Hold it right there. The “ingredients” include a “menu”? And isn’t a buffet, by definition, a bunch of discrete ingredients, rather than a bunch of ingredients mixed together?

Setting Baquet’s mixed metaphor aside, it turns out that the Times food shakeup isn’t much of a shakeup at all. Yes, all of the Times’ food-related coverage—including its newly released, well-received Cooking site—will now comprise one multimedia section, headed by former restaurant critic Sam Sifton. But the Times’ food coverage won’t change much. “The section front for Dining will be rebranded as Food, and will deliver articles devoted to cooking, restaurants, wine and spirits, and of course to general food news,” writes Baquet. Cooking, restaurants, wine and spirits, and general food news are what the Dining section already covers. From a reader’s perspective, it looks like the new name will be the most noticeable result of the editorial reorganization.

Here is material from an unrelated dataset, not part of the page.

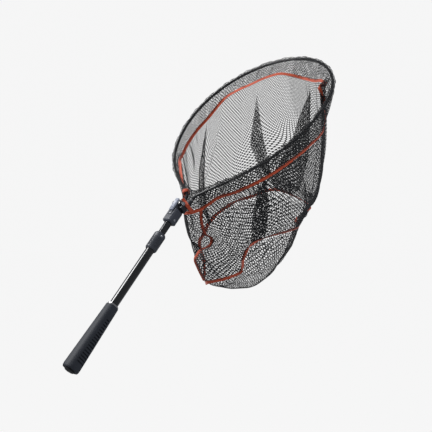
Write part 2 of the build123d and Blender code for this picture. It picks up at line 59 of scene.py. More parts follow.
def add(material, kind, links=(), **settings):
    """Add one shader node; settings are sockets or properties, links are (socket, source) pairs."""
    tree = material.node_tree
    node = tree.nodes.new("ShaderNode" + kind)
    for key, value in settings.items():
        socket = node.inputs.get(key.replace("_", " "))
        if socket is None:
            setattr(node, key, value)
        else:
            socket.default_value = value
    for socket, source in links:
        tree.links.new(source, node.inputs[socket])
    return node


def finish_named(name, **settings):
    """New material and its surface shader, with fixed values on the shader's own sockets."""
    material = bpy.data.materials.new(name)
    material.use_nodes = True
    shader = material.node_tree.nodes["Principled BSDF"]
    for key, value in settings.items():
        shader.inputs[key.replace("_", " ")].default_value = value
    return material, shader


def coat_nodes(material, *names):
    """Give a CAD piece its finish."""
    for name in names:
        piece = nodes[name]
        piece.data.materials.clear()
        piece.data.materials.append(material)


def link(material, source, target):
    material.node_tree.links.new(source, target)


grip_rubber, shader = finish_named("moulded_grip_rubber", Roughness=0.62, Specular_IOR_Level=0.4)
place = add(grip_rubber, "TexCoord").outputs["Object"]
grain = add(grip_rubber, "TexNoise", [("Vector", place)], Scale=1 / GRIP_GRAIN, Detail=3.0)
tone = add(grip_rubber, "TexNoise", [("Vector", place)], Scale=38.0, Detail=2.0)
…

And a fine new name it is. The New York Times food section has had the word “Dining” in its name since 1997, and it’s long been an ill-suited title. For one thing, almost no normal middle-class American uses “dining” as a verb in everyday conversation. (“Do you want to dine in or out tonight?” sounds like a line of dialogue from The Great Gatsby.) For another, “dining” connotes ritual, conviviality, social interaction. The Times certainly covers these aspects of breaking bread—Pete Wells’ restaurant reviews, for instance, often touch on service, ambience, and clientele. But like the food culture at large, the Times Dining section has taken increasing interest in ingredients and their provenance, their preparation, and their popularity. It’s the food itself, and not the conventions by which we consume it, that primarily interests modern foodies.

The New York Times food section name change isn’t a big practical change, but it is an important symbolic shift. Dining is dead. Long live Food.